What are some of the implications of this work for brain preservation?
Humans think and reason largely through narratives, and in the case of biology, mechanisms. For better or worse (often worse, I think), it’s not enough for us to have empirical evidence that structure is likely maintained by a particular preservation procedure. People need to know why.
The mechanism of cryopreservation, i.e. slowing biological time, is widely known. On the other hand, the mechanism of aldehyde fixation is not usually expanded upon in great depth. Much is made of “crosslinking” of molecules, but it isn’t entirely clear why that should maintain structures over time.
I think that understanding the aldehyde fixation story requires us to understand the structure of cells prior to fixation. Are cells solid or liquid? If they are a liquid, why don’t they just fall apart?
I think that gels — a form of matter that has both solid-like and liquid-like properties — are the best explanation for this.
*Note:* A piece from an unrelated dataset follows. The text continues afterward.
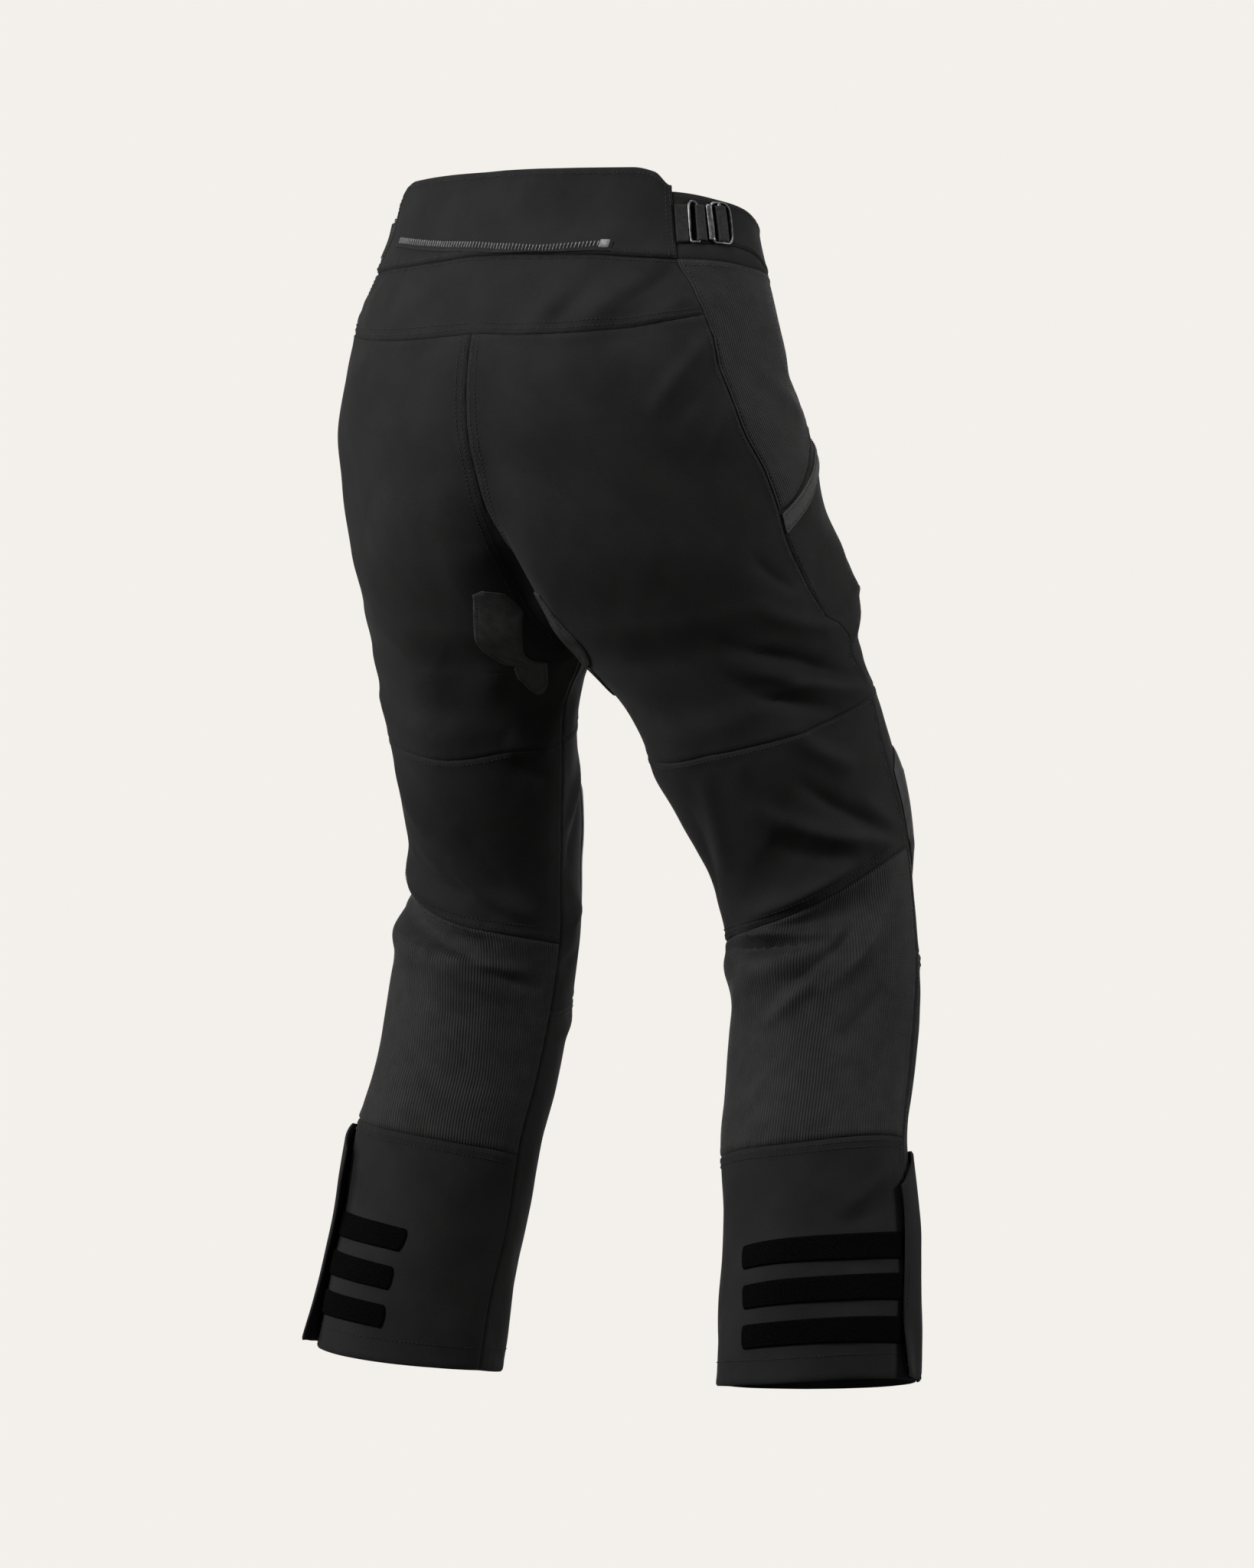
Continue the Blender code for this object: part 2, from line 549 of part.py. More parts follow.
def snap(cells, height, mats, collection):
    """A round snap cap standing on the closing tab."""
    point, normal, _ = min((c for tri in cells for c in tri), key=lambda c: abs(c[2][0] + 20) + abs(c[2][1] - 34))
    bpy.ops.mesh.primitive_cylinder_add(vertices=24, radius=SNAP_DIAMETER / 2 * MM, depth=SNAP_HEIGHT * MM)
    obj = bpy.context.object
    obj.name = obj.data.name = "waist_snap"
    direction = np.array([normal[0], normal[1], 0])
    direction /= np.linalg.norm(direction)
    centre = point + direction * (height + 2 * SEAM_GAP + SNAP_HEIGHT / 2)
    obj.location = tuple(centre * MM)
    obj.rotation_euler = (math.pi / 2, 0, math.atan2(direction[1], direction[0]) + math.pi / 2)
    bevel = obj.modifiers.new("Bevel", "BEVEL")
    bevel.width = 0.6 * MM
    bevel.segments = 2
    obj.data.materials.append(mats["metal"])
    for old in list(obj.users_collection):
        old.objects.unlink(obj)
    collection.objects.link(obj)


def main():
    clear_scene()
    collection = bpy.data.collections.new("motorcycle_trousers")
    bpy.context.scene.collection.children.link(collection)
    mats = {
        "plain": material("black stretch cloth", (0.018, 0.018, 0.019), 0.85),
        "stretch": material("ribbed stretch mesh", (0.022, 0.022, 0.023), 0.9),
        "patch": material("smooth reinforcing cloth", (0.024, 0.024, 0.025), 0.7),
        "tape": material("woven tape", (0.05, 0.05, 0.052), 0.8),
        "pile": material("hook and loop pile", (0.004, 0.004, 0.004), 0.95),
        "webbing": material("woven webbing", (0.012, 0.012, 0.013), 0.85),
        "metal": material("gunmetal plated steel", (0.2, 0.2, 0.21), 0.35, 1.0),
        "zip": material("moulded zip teeth", (0.12, 0.12, 0.125), 0.5),
    }
    body, at = panels(mats, collection)
    sewn_on_body(body, at, mats, collection)
    waistband(mats, collection)


main()
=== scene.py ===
"""Motorcycle trousers: sewn cloth, stitching, hook strips, zip, webbing and buckles.

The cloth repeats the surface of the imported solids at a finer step, with creases and seams laid over it.
All tables are in millimetres; meshes are made in metres. +Z is up, the front faces -Y and the wearer's
left is +X.
"""

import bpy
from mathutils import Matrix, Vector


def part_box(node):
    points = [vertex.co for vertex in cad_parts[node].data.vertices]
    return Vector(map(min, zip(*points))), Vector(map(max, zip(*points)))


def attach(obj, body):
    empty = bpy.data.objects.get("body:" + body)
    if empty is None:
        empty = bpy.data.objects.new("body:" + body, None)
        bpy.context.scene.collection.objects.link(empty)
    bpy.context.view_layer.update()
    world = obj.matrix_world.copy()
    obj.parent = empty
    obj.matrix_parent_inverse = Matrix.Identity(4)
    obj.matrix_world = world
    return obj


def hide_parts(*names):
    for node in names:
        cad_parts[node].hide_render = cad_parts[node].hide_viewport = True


bl_info = {
    "name": "Motorcycle trousers",
    "version": (1, 0, 0),
    "blender": (4, 5, 0),
    "location": "View3D > Sidebar > Trousers",
    "description": "Builds the cloth, sewing and fastenings of a pair of riding trousers",
    "category": "Object",
}

import math
from collections import namedtuple

import bpy
import numpy as np

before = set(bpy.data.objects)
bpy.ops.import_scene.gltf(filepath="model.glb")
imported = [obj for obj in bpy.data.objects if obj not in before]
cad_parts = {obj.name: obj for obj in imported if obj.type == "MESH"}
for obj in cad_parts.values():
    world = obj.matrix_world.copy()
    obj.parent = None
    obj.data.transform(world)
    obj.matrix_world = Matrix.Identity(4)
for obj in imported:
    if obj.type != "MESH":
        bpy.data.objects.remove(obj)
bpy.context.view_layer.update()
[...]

The cytoskeleton, and other gel-like structures inside and outside of cells, maintain neural structures by establishing a gel-like mesh of molecules, actin chief among them.
After death, these gels start to break down due to proteolysis and diffusion, and eventually, they completely liquefy. By that point, the structural information is lost. An obvious mechanism of structural brain preservation, then, is to stop or at least dramatically slow the breakdown of gel-like networks so that the morphological information can be maintained. And that seems to be what crosslinking aldehydes accomplish.
This paper shows us that dendritic spines have cytoskeletons that are uniform gels throughout all sub-domains, which means they should be preserved by a fixation procedure that stabilizes gels.
While empirical data has already suggested this for some types of dendritic spines, corroboration of it, including showing that this is a widespread phenomenon across neuronal types and sub-domains, is good corroboration that the existing empirical data will generalize.
Since dendritic spines are one of the key parts of the brain that have been associated with memory, it is very helpful to be able to reason about what will happen to these structures during a brain preservation procedure.
If restoring dendritic spines from fixative-based brain preservation ever becomes possible, it would require nanotechnology to physically remove the aldehyde crosslinks, or scanning and emulation technology to remove them in silico. Among many other requirements! This is just with regard to the aldehyde crosslink component.
Reference
Eberhardt F, Bushong EA, Phan S, et al. A uniform and isotropic cytoskeletal tiling fills dendritic spines. eNeuro. Published online October 10, 2022:ENEURO.0342-22.2022.